The Protein (originally from ReconX) has no xrefs, but the corresponding ProteinReference (PR), http://webservice.baderlab.org:48080/get?uri=http://identifiers.org/uniprot/Q9BZ23, has got multiple xrefs (those come from each original PR mapped to this primary canonical UniProt PR).
And indeed, the PR (Q9BZ23) also has HGNC:8598 and HGNC:19365 Xrefs (originate from the translated and normalized KEGG data: RelationshipXref_kegg_hsa_hsa00770_translatedHGNC_19365_2, RelationshipXref_kegg_hsa_hsa00770_translatedHGNC_8598_2), which map to different primary UniProt accession numbers (AC); see http://webservice.baderlab.org:48080/idmapping?id=HGNC:8598&id=HGNC:19365&id=HGNC:15894.

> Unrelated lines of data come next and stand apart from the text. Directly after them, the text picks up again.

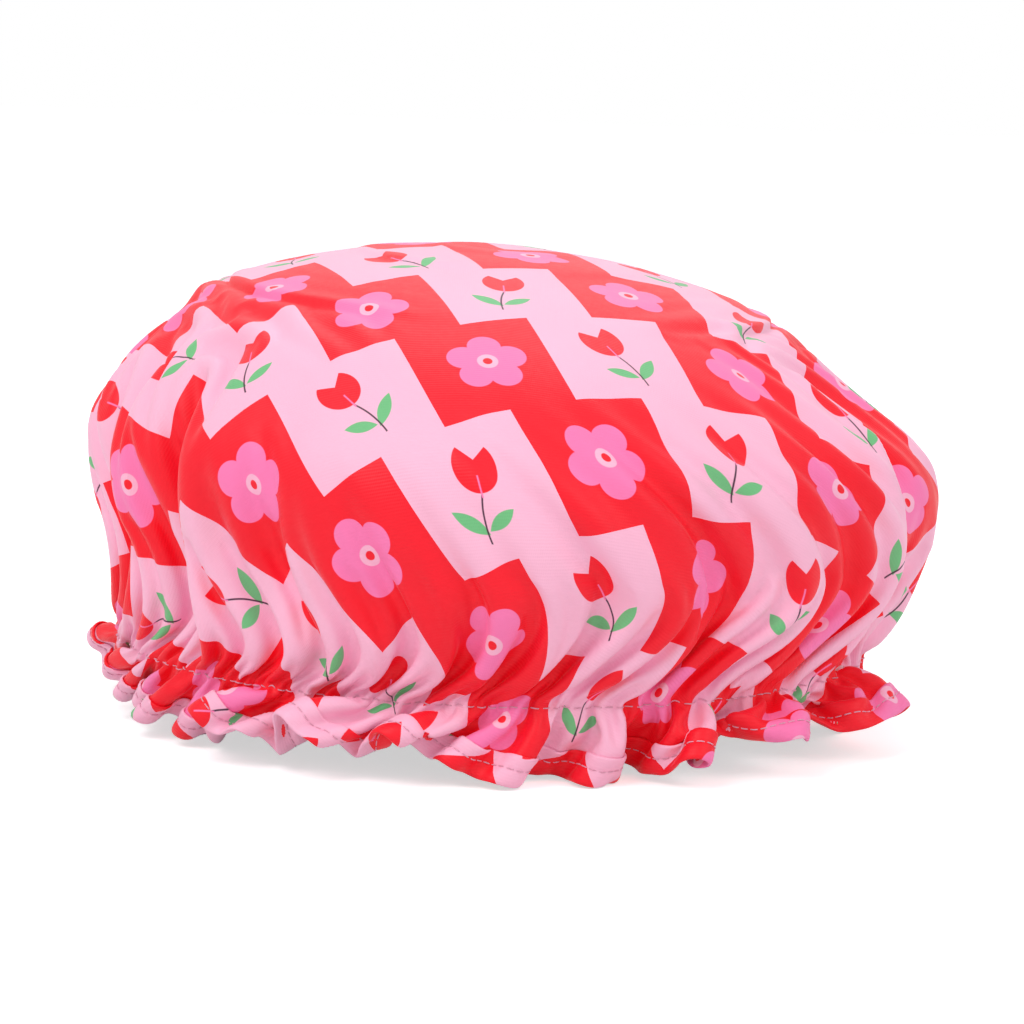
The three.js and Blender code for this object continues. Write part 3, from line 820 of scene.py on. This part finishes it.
def noise(tree, x, y, scale, detail=2.0, roughness=0.5):
    joined = tree.nodes.new("ShaderNodeCombineXYZ")
    tree.links.new(x.source, joined.inputs[0])
    tree.links.new(y.source, joined.inputs[1])
    made = tree.nodes.new("ShaderNodeTexNoise")
    set_inputs(made, {"Scale": scale, "Detail": detail, "Roughness": roughness})
    tree.links.new(joined.outputs[0], made.inputs["Vector"])
    return Number(tree, made.outputs[0])


def tint(tree, mask, under, over):
    """The colour under, painted over where mask is 1. Each of the three is a socket or a plain value."""
    mix = tree.nodes.new("ShaderNodeMix")
    mix.data_type = "RGBA"
    mask = mask.source if isinstance(mask, Number) else mask
    for socket, value in ((mix.inputs[0], mask), (mix.inputs[6], under), (mix.inputs[7], over)):
        if isinstance(value, bpy.types.NodeSocket):
            tree.links.new(value, socket)
        else:
            socket.default_value = value
    return mix.outputs[2]


def dress(tree, shader, shown, height, distance, strength):
    """Gives a material its colour and its relief."""
    tree.links.new(shown, shader.inputs["Base Color"])
    made = tree.nodes.new("ShaderNodeBump")
    set_inputs(made, {"Strength": strength, "Distance": distance})
    tree.links.new(height.source, made.inputs["Height"])
    tree.links.new(made.outputs[0], shader.inputs["Normal"])


def flower(tree, x, y):
    """The red block's colour, with a five-petalled flower at 0, 0."""
    around = y.angle(x).wrap(-math.pi / 5, math.pi / 5)
    far = length_of(x, y)
    petals = length_of(far * around.cos() - PETAL_OUT, far * around.sin()) - PETAL_RADIUS
    shown = tint(tree, petals.inside(), RED, MID_PINK)
    shown = tint(tree, (far - CENTRE_RADIUS).inside(), shown, PALE_PINK)
    return tint(tree, (far - EYE_RADIUS).inside(), shown, RED)


def tulip(tree, x, y):
    """The pale block's colour, with a tulip at 0, 0."""
    x, y = turn_axes(x, y, TULIP_LEAN)
    y = y - TULIP_UP
    points = y - POINTS_UP - ((x / POINT_WIDE).wrap(-1, 1).abs() - 0.5) * POINT_TALL
    cup = (length_of(x / CUP_SQUEEZE, y - CUP_UP) - CUP_RADIUS).high(points)
    near_leaf, far_leaf = (leaf(x, y, *row) for row in LEAVES)
    vein = (x - VEIN_ASIDE).abs().high(y.abs() - VEIN_HALF) - VEIN_HALF_THICK
    shown = tint(tree, near_leaf.low(far_leaf).inside(), PALE_PINK, LEAF_GREEN)
    shown = tint(tree, line(x, y, STEM_TOP, STEM_END, STEM_THICK, STEM_BOW).inside(), shown, STEM_DARK)
    shown = tint(tree, cup.inside(), shown, RED)
    return tint(tree, vein.inside(), shown, MID_PINK)


def print_colour(tree, x, y, turn):
    """The printed pattern: staggered blocks, with a flower turned its own way or a tulip on each."""
    x, y = turn_axes(x, y, math.radians(turn))
    row = (y / BLOCK_TALL).floor()
    odd_row = row.wrap(0, 2)
    x = x + odd_row * (BLOCK_WIDE / 2)
    column = (x / BLOCK_WIDE).floor()
    red_block = (column + (row / 2).floor()).wrap(0, 2)
    x = x - (column + 0.5) * BLOCK_WIDE
    y = y - (row + 0.5) * BLOCK_TALL
    side = odd_row * 2 - 1
    red = flower(tree, *turn_axes(x - FLOWER_ASIDE * side, y, column * 0.9 + row * 0.5))
    return tint(tree, red_block, tulip(tree, x * side, y), red)


def uneven(tree, x, y, source, much):
    """Slight differences in the dye."""
    cloudy = noise(tree, x, y, 38, detail=3)
    made = tree.nodes.new("ShaderNodeHueSaturation")
    tree.links.new((cloudy * much + (1 - much / 2)).source, made.inputs["Value"])
    tree.links.new(source, made.inputs["Color"])
    return made.outputs[0]


def weave_height(tree, x, y):
    """Fine ribs across the cloth, crossed by finer threads, with slubs and slight creases."""
    slub = noise(tree, x, y, 260)
    ribs = (y * (TURN / RIB_SPACING) + slub * 1.6).sin()
    threads = (x * (TURN / CROSS_SPACING) + slub * 1.1).sin()
    creases = noise(tree, x, y, 95, detail=3, roughness=0.6)
    return ribs * 0.5 + threads * 0.22 + creases * 5.0


def printed_cloth(name, turn, washed=0.0):
    """Printed cloth. washed is how far its colours fade to a pale pink, as on its wrong side."""
    material, tree, shader = new_material(name, 0.5, sheen=0.12, specular=0.35, sheen_roughness=0.35)
    x, y = cut_place(tree)
    shown = print_colour(tree, x, y, turn)
    if washed:
        shown = tint(tree, washed, shown, WASHED_PINK)
    shine = noise(tree, x, y, 420) * 0.16 + 0.42
    tree.links.new(shine.source, shader.inputs["Roughness"])
    dress(tree, shader, uneven(tree, x, y, shown, 0.08), weave_height(tree, x, y), 0.05 * MM, 0.7)
    return material


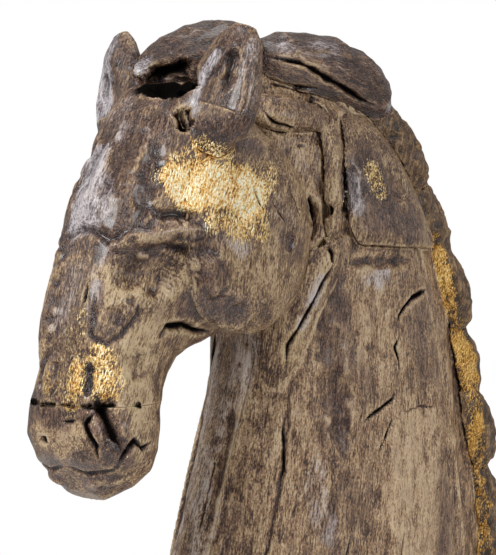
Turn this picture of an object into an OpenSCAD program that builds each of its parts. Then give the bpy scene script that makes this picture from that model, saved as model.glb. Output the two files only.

When Merger "decides" to replace an original PR with the one from the warehouse, it also then copies all the xrefs from the original PR to the canonical one. So, despite we take care not to replace a PR unless it uniquely maps to only one UniProt AC, in the above case, we created confusion or mess... If we'd not have copied the xrefs, we'd have lost all original ones always...
More details. What happens is that e.g., KEGG hsa_00770 has a PR like (and the corresponding Protein also has these same xrefs, by the way), which is hard to tell what it means...:
Now fixing (in the biopax-validator Normalizer, KeggCleanerImpl, and cPath2 Merger)...
Oops, looks, I found the bug in the PC2 Merger (in idMappingByXrefsIntersection method), - the true reason why e.g. "hsa53354_hsa55229_hsa79646_hsa80025.eref" PR merges into canonical "Q9B223" despite id-mapping by xrefs is ambiguous (it must not merge!) Fixing now...
Found a bug in the xrefs of some ProteinReference of v8. Look at the PR with ID
http://purl.org/pc2/8/Protein_84cb92e17a9f567f5456a46088aa57e1
It is related to the gene PANK2, and it has the xref [db:HGNC Symbol, id: PANK2], just as expected.
But it also have the xref [db: HGNC, id: HGNC:8598], and the xref [db: HGNC, id: HGNC:19365]. The first one belongs to PANK1 and the second one belongs to PANK3.
That is not new to v8. It existed in v7 too.